Fatos, fofocas e homenagens
Cultura Biografia de Belchior fala sobre o sumiço do artista dez anos antes de morrer
O que levou o cantor Belchior a deixar o sucesso para trás, aos 60 anos, rumo a uma jornada anônima pelo sul do país que terminou com sua morte, dez anos depois? Isso é o que conta a biografia Viver é Melhor que Sonhar – Os Últimos Caminhos de Belchior (Sonora Editora), dos jornalistas Chris Fuscaldo e Marcelo Bortoloti. Em campanha de financiamento coletivo, o livro em fase de finalização está com pré-venda no site benfeitoria.com.

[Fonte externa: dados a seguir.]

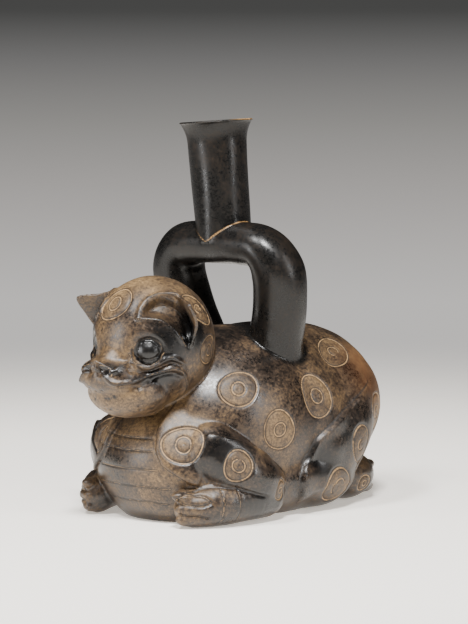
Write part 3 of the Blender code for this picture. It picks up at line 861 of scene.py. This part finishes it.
def studioFloor():
    mesh = bpy.data.meshes.new("studioFloor")
    corners = [(x * paper["half"], y * paper["half"], 0) for x, y in ((-1, -1), (1, -1), (1, 1), (-1, 1))]
    mesh.from_pydata(corners, [], [(0, 1, 2, 3)])
    material = bpy.data.materials.new("studio paper")
    material.use_nodes = True
    tree = material.node_tree
    shader = tree.nodes["Principled BSDF"]
    glow, strength = paper["glow"]
    shader.inputs["Base Color"].default_value = fromHex(paper["colour"])
    shader.inputs["Roughness"].default_value = paper["roughness"]
    shader.inputs["Emission Color"].default_value = fromHex(glow)
    shader.inputs["Emission Strength"].default_value = strength
    place = node(tree, "ShaderNodeTexCoord").outputs["Object"]
    away = node(tree, "ShaderNodeVectorMath", {0: place}, operation="LENGTH").outputs["Value"]
    near, far = paper["fade"]
    share = node(tree, "ShaderNodeMapRange", {"Value": away, "From Min": near, "From Max": far},
                 interpolation_type="SMOOTHSTEP").outputs["Result"]
    clear = node(tree, "ShaderNodeBsdfTransparent").outputs[0]
    mix = node(tree, "ShaderNodeMixShader", {0: share, 1: shader.outputs[0], 2: clear})
    tree.links.new(mix.outputs[0], tree.nodes["Material Output"].inputs["Surface"])
    mesh.materials.append(material)
    floor = placed("studioFloor", mesh)


# Grey backdrop, darker above: the colour follows the height of the direction looked in.
# It lights the vessel like a backdrop that hangs behind it, and the room in front of it is kept dark.
backdrop = ((0.0, "#ebe8e4"), (0.20, "#dad7d4"), (0.256, "#d7d4d1"), (0.344, "#d3d0cd"), (0.43, "#b3afac"),
            (0.50, "#918f8c"), (0.552, "#727170"), (0.595, "#4a4a49"), (0.90, "#3a3a3a"))


def studioAir():
    world = bpy.data.worlds.new("studio air")
    world.use_nodes = True
    tree = world.node_tree
    place = node(tree, "ShaderNodeTexCoord").outputs["Generated"]
    height = node(tree, "ShaderNodeSeparateXYZ", {0: place}).outputs["Z"]
    ramp = node(tree, "ShaderNodeValToRGB")
    shift = node(tree, "ShaderNodeMapRange", {"Value": height, "From Min": -0.25, "From Max": 0.25}).outputs["Result"]
    tree.links.new(shift, ramp.inputs[0])
    stops = ramp.color_ramp.elements
    stops[1].position = backdrop[-1][0]
    for where, code in backdrop[1:-1]:
        stops.new(where)
    for stop, (where, code) in zip(stops, backdrop):
        stop.color = fromHex(code)
    tree.links.new(ramp.outputs[0], tree.nodes["Background"].inputs["Color"])
    seen = node(tree, "ShaderNodeLightPath").outputs["Is Camera Ray"]
    # the room's front, along the line from the vessel to (0.67, -0.74, 0)
    forward = node(tree, "ShaderNodeVectorMath", {0: place, 1: (0.67, -0.74, 0)},
                   operation="DOT_PRODUCT").outputs["Value"]
    lit = node(tree, "ShaderNodeMapRange", {"Value": forward, "From Min": -0.6, "From Max": 0.5, "To Min": 0.6,
               "To Max": 0.12}, interpolation_type="SMOOTHSTEP").outputs["Result"]
    strength = node(tree, "ShaderNodeMath", {0: seen, 1: lit}, operation="MAXIMUM").outputs[0]
    tree.links.new(strength, tree.nodes["Background"].inputs["Strength"])
    bpy.context.scene.world = world


# Soft boxes round the vessel: azimuth, elevation, distance in metres, width, height, watts
softBoxes = (
    ("left", -24, 8, 1.05, 0.08, 0.45, 5),
    ("right", 97, 20, 1.3, 0.10, 0.9, 8),
    ("top", 44, 58, 1.3, 0.20, 0.20, 30),
    ("front", -4, 58, 1.6, 0.30, 0.30, 24),
)


def studioLights():
    middle = Vector((0, 0, 0.1))
    for name, azimuth, elevation, distance, width, height, watts in softBoxes:
        a, e = math.radians(azimuth), math.radians(elevation)
        light = bpy.data.lights.new(name, "AREA")
        light.shape = "RECTANGLE"
        light.size, light.size_y, light.energy = width, height, watts
        lamp = bpy.data.objects.new(name, light)
        toward = Vector((math.sin(a) * math.cos(e), -math.cos(a) * math.cos(e), math.sin(e)))
        lamp.location = middle + distance * toward
        lamp.rotation_euler = (middle - lamp.location).to_track_quat("-Z", "Y").to_euler()
        bpy.context.scene.collection.objects.link(lamp)


# The photograph's view: degrees round the left front and up, metres from the point looked at and that point's
# height, and the lens and film in millimetres
view = {"azimuth": 42, "elevation": 4.78, "distance": 1.4, "height": 0.118, "lens": 132.1, "film": 36}


def studioCamera():
    a, e = math.radians(view["azimuth"]), math.radians(view["elevation"])
    back = Vector((math.sin(a) * math.cos(e), -math.cos(a) * math.cos(e), math.sin(e)))
    right = Vector((math.cos(a), math.sin(a), 0))
    camera = bpy.data.objects.new("camera", bpy.data.cameras.new("camera"))
    turned = Matrix((right, back.cross(right), back)).transposed().to_4x4()
    camera.matrix_world = Matrix.Translation(Vector((0, 0, view["height"])) + view["distance"] * back) @ turned
    camera.data.lens = view["lens"]
    camera.data.sensor_width = view["film"]
    bpy.context.scene.collection.objects.link(camera)
    bpy.context.scene.camera = camera


studioCamera()
studioFloor()
studioAir()
studioLights()
buildVessel()
print("vessel made")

Road book, a obra percorre o caminho feito por Belchior dez anos antes de sua morte, na tentativa de compreender o que o fez mergulhar no exílio. Sem explicar a ninguém o motivo de seu sumiço, o cantor cearense deu apenas um telefonema aos filhos, atravessou dezenas de cidades, dormiu em locais abandonados, dependeu de caridade e chegou a ser expulso por quem o abrigou.
Autor de sucessos como Apenas um Rapaz Latino-Americano e Como Nossos Pais, Belchior viajou em companhia de uma nova produtora e também amante, Edna Assunção de Araujo, a Edna Prometheu. Os dois percorreram cidades como Montevidéo (Uruguai), Porto Alegre e Sobral. Os autores repetiram os passos: foram mais de 10 mil quilômetros e mais de 150 entrevistas com quem conviveu com o cantor – da freira, ao hippie.
“É um artista muito instigante da música brasileira, com uma produção de muita qualidade e de um gesto muito ousado dentro do showbusiness”, destaca o autor mineiro Marcelo Bortoloti, 45 anos. “O fato de ter desaparecido sem dar notícia, ter rompido com a sociedade, instiga questões: por que agiu assim?”, provoca.
SUMIÇO
O livro não traz respostas, mas hipóteses construídas a partir do relato de quem conviveu com Belchior. A ideia do projeto, que já existia antes do artista morrer, em 2017, era entrevistar as pessoas até chegar nele. “Com sua partida, os personagens dessa história estavam mais sensíveis a abrir o coração para contribuir com nosso trabalho”, comenta Chris Fuscaldo, 40.
Dessa forma, os autores entraram “para valer” nos lugares por onde o cantor passou. Especialmente em San Gregorio de Polanco, no Uruguai, “onde Belchior e Edna foram muito felizes” até serem descobertos pela imprensa. “Ficamos hospedados na mesma ‘cabaña’. Foi emocionante, porque além de pesquisadores somos fãs também”, conta Chris, que escuta o artista desde pequena.
Também autora de uma biografia de Zé Ramalho, em andamento, Chris conta que se viu instigada a refletir sobre a atitude que Belchior teve de abrir mão de sua carreira. “Uso a palavra ‘suposto’ porque eu sempre acreditei que ele não sumiu, apenas optou por outro estilo de vida, que não foi aceito pela mídia, que passou a chamar de ‘sumiço’”, pondera.
A autora esclarece que não é contra as matérias que foram veiculadas no período, mas é contra a forma como Belchior “foi criminalizado na maior parte delas”. Chris acrescenta que achou desrespeitosas as vezes em que ele e Edna disseram que não queriam falar e ainda assim foram perseguidos por jornalistas. “Tem uma cena que foi fotografada deles fugindo pelas ruas de Porto Alegre. Os rostos entregam o desconforto”, lamenta.
PICUINHA
Uma das partes mais difíceis do processo de construção do livro foi, portanto, lidar com a linha tênue entre fofocas e fatos. “Perceber o quanto a mídia pode ser cruel com os seres humanos me fez repensar toda a minha carreira. Aprofundar minhas pesquisas e apurações é o melhor caminho para evitar sofrimentos como os que eles viveram”, reflete.
Marcelo conta que usou o bom senso na hora de separar fofocas e fatos, mas tiveram coisas que não pôde evitar. “Para mim foi uma história edificante. E como toda história, tem lados mesquinhos. Agora, explicar essa trajetória a partir das picuinhas seria muito pequeno. Belchior é maior. É um exemplo humano”, elogia o autor.
Então, Marcelo reforça que o cantor era “uma criatura complexa, intelectual e profunda”. “Mas existe por trás dessa complexidade um desejo de liberdade, de rompimento com determinado tipo de padrão de vida que é o do sucesso almejado pela maioria da sociedade. Ele é corajoso em ir na contramão e abandonar tudo isso”, defende.